Data provided —
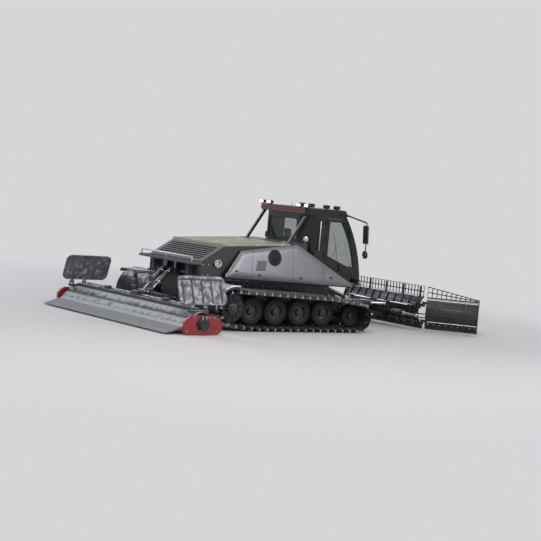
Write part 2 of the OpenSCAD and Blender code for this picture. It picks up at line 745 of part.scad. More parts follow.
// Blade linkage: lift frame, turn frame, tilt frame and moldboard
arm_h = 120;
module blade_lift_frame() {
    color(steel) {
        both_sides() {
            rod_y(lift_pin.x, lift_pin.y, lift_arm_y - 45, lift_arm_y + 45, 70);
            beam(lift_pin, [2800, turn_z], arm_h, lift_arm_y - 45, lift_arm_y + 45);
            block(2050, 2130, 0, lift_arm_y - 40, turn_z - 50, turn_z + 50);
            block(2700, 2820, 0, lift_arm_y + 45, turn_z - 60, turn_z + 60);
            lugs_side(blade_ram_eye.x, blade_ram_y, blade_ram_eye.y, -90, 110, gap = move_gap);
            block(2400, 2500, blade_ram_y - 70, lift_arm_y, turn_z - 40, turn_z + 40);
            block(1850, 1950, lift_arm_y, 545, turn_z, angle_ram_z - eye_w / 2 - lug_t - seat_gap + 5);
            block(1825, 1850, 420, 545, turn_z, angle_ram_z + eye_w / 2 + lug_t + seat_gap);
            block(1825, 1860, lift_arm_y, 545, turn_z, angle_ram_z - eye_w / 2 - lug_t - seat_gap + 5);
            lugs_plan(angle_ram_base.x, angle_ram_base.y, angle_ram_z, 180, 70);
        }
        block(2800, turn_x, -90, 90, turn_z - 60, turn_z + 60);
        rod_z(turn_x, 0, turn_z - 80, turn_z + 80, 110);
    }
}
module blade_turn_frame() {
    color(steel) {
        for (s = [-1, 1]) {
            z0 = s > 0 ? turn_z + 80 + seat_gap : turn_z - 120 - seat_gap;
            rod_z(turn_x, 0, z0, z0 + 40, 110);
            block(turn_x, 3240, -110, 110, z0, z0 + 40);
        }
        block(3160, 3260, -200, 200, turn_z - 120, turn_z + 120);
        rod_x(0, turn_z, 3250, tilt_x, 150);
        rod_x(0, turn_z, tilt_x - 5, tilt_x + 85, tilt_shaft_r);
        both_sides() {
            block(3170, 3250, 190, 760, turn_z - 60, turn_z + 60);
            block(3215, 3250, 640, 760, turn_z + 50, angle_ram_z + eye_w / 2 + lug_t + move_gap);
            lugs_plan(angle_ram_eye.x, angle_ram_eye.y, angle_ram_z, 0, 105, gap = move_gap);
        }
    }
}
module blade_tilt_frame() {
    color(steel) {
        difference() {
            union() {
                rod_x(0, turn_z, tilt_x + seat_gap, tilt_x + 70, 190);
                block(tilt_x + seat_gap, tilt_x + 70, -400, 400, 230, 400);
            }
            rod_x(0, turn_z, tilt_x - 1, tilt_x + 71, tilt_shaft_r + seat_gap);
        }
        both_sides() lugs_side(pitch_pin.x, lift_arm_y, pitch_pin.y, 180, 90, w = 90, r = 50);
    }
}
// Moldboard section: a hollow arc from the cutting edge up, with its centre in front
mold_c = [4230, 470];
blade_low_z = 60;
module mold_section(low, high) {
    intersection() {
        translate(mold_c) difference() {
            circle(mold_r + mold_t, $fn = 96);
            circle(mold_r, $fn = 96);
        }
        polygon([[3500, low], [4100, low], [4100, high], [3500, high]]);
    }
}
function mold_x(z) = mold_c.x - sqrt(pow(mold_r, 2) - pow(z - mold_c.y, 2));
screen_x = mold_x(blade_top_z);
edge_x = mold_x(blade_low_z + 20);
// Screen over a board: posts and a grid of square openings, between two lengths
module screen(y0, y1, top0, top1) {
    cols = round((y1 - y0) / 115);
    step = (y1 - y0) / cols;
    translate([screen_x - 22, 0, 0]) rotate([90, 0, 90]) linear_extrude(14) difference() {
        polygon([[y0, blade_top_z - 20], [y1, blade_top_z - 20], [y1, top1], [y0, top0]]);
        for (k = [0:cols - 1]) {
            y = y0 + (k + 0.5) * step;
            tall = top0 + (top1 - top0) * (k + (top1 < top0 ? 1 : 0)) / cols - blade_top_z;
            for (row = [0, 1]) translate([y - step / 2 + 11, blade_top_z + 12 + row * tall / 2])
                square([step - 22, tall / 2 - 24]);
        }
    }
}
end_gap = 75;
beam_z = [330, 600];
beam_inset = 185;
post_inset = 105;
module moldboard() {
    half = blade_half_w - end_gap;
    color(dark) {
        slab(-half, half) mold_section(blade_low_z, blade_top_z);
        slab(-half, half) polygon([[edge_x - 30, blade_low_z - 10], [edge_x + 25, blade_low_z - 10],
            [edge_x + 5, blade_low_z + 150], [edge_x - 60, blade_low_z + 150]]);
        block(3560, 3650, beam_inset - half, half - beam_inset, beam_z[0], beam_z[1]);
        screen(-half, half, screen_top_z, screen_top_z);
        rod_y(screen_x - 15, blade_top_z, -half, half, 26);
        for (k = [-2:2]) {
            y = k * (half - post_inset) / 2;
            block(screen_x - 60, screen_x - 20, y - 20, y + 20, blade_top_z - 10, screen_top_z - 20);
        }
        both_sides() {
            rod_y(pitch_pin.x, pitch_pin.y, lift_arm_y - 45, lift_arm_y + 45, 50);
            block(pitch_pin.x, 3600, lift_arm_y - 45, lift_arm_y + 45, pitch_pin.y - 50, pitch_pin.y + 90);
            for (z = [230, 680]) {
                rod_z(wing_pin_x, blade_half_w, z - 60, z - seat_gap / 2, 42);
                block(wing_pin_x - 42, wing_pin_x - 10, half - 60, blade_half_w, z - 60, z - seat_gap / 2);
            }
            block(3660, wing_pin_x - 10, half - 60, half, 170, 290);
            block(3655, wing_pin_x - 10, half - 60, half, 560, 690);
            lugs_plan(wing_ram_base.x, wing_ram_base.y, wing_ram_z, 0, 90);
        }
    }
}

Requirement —
Print the material above once more, exactly.

Output for this task —
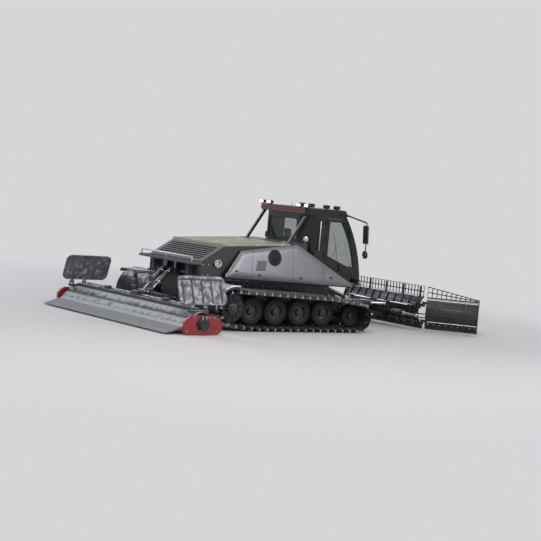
Write part 2 of the OpenSCAD and Blender code for this picture. It picks up at line 745 of part.scad. More parts follow.
// Blade linkage: lift frame, turn frame, tilt frame and moldboard
arm_h = 120;
module blade_lift_frame() {
    color(steel) {
        both_sides() {
            rod_y(lift_pin.x, lift_pin.y, lift_arm_y - 45, lift_arm_y + 45, 70);
            beam(lift_pin, [2800, turn_z], arm_h, lift_arm_y - 45, lift_arm_y + 45);
            block(2050, 2130, 0, lift_arm_y - 40, turn_z - 50, turn_z + 50);
            block(2700, 2820, 0, lift_arm_y + 45, turn_z - 60, turn_z + 60);
            lugs_side(blade_ram_eye.x, blade_ram_y, blade_ram_eye.y, -90, 110, gap = move_gap);
            block(2400, 2500, blade_ram_y - 70, lift_arm_y, turn_z - 40, turn_z + 40);
            block(1850, 1950, lift_arm_y, 545, turn_z, angle_ram_z - eye_w / 2 - lug_t - seat_gap + 5);
            block(1825, 1850, 420, 545, turn_z, angle_ram_z + eye_w / 2 + lug_t + seat_gap);
            block(1825, 1860, lift_arm_y, 545, turn_z, angle_ram_z - eye_w / 2 - lug_t - seat_gap + 5);
            lugs_plan(angle_ram_base.x, angle_ram_base.y, angle_ram_z, 180, 70);
        }
        block(2800, turn_x, -90, 90, turn_z - 60, turn_z + 60);
        rod_z(turn_x, 0, turn_z - 80, turn_z + 80, 110);
    }
}
module blade_turn_frame() {
    color(steel) {
        for (s = [-1, 1]) {
            z0 = s > 0 ? turn_z + 80 + seat_gap : turn_z - 120 - seat_gap;
            rod_z(turn_x, 0, z0, z0 + 40, 110);
            block(turn_x, 3240, -110, 110, z0, z0 + 40);
        }
        block(3160, 3260, -200, 200, turn_z - 120, turn_z + 120);
        rod_x(0, turn_z, 3250, tilt_x, 150);
        rod_x(0, turn_z, tilt_x - 5, tilt_x + 85, tilt_shaft_r);
        both_sides() {
            block(3170, 3250, 190, 760, turn_z - 60, turn_z + 60);
            block(3215, 3250, 640, 760, turn_z + 50, angle_ram_z + eye_w / 2 + lug_t + move_gap);
            lugs_plan(angle_ram_eye.x, angle_ram_eye.y, angle_ram_z, 0, 105, gap = move_gap);
        }
    }
}
module blade_tilt_frame() {
    color(steel) {
        difference() {
            union() {
                rod_x(0, turn_z, tilt_x + seat_gap, tilt_x + 70, 190);
                block(tilt_x + seat_gap, tilt_x + 70, -400, 400, 230, 400);
            }
            rod_x(0, turn_z, tilt_x - 1, tilt_x + 71, tilt_shaft_r + seat_gap);
        }
        both_sides() lugs_side(pitch_pin.x, lift_arm_y, pitch_pin.y, 180, 90, w = 90, r = 50);
    }
}
// Moldboard section: a hollow arc from the cutting edge up, with its centre in front
mold_c = [4230, 470];
blade_low_z = 60;
module mold_section(low, high) {
    intersection() {
        translate(mold_c) difference() {
            circle(mold_r + mold_t, $fn = 96);
            circle(mold_r, $fn = 96);
        }
        polygon([[3500, low], [4100, low], [4100, high], [3500, high]]);
    }
}
function mold_x(z) = mold_c.x - sqrt(pow(mold_r, 2) - pow(z - mold_c.y, 2));
screen_x = mold_x(blade_top_z);
edge_x = mold_x(blade_low_z + 20);
// Screen over a board: posts and a grid of square openings, between two lengths
module screen(y0, y1, top0, top1) {
    cols = round((y1 - y0) / 115);
    step = (y1 - y0) / cols;
    translate([screen_x - 22, 0, 0]) rotate([90, 0, 90]) linear_extrude(14) difference() {
        polygon([[y0, blade_top_z - 20], [y1, blade_top_z - 20], [y1, top1], [y0, top0]]);
        for (k = [0:cols - 1]) {
            y = y0 + (k + 0.5) * step;
            tall = top0 + (top1 - top0) * (k + (top1 < top0 ? 1 : 0)) / cols - blade_top_z;
            for (row = [0, 1]) translate([y - step / 2 + 11, blade_top_z + 12 + row * tall / 2])
                square([step - 22, tall / 2 - 24]);
        }
    }
}
end_gap = 75;
beam_z = [330, 600];
beam_inset = 185;
post_inset = 105;
module moldboard() {
    half = blade_half_w - end_gap;
    color(dark) {
        slab(-half, half) mold_section(blade_low_z, blade_top_z);
        slab(-half, half) polygon([[edge_x - 30, blade_low_z - 10], [edge_x + 25, blade_low_z - 10],
            [edge_x + 5, blade_low_z + 150], [edge_x - 60, blade_low_z + 150]]);
        block(3560, 3650, beam_inset - half, half - beam_inset, beam_z[0], beam_z[1]);
        screen(-half, half, screen_top_z, screen_top_z);
        rod_y(screen_x - 15, blade_top_z, -half, half, 26);
        for (k = [-2:2]) {
            y = k * (half - post_inset) / 2;
            block(screen_x - 60, screen_x - 20, y - 20, y + 20, blade_top_z - 10, screen_top_z - 20);
        }
        both_sides() {
            rod_y(pitch_pin.x, pitch_pin.y, lift_arm_y - 45, lift_arm_y + 45, 50);
            block(pitch_pin.x, 3600, lift_arm_y - 45, lift_arm_y + 45, pitch_pin.y - 50, pitch_pin.y + 90);
            for (z = [230, 680]) {
                rod_z(wing_pin_x, blade_half_w, z - 60, z - seat_gap / 2, 42);
                block(wing_pin_x - 42, wing_pin_x - 10, half - 60, blade_half_w, z - 60, z - seat_gap / 2);
            }
            block(3660, wing_pin_x - 10, half - 60, half, 170, 290);
            block(3655, wing_pin_x - 10, half - 60, half, 560, 690);
            lugs_plan(wing_ram_base.x, wing_ram_base.y, wing_ram_z, 0, 90);
        }
    }
}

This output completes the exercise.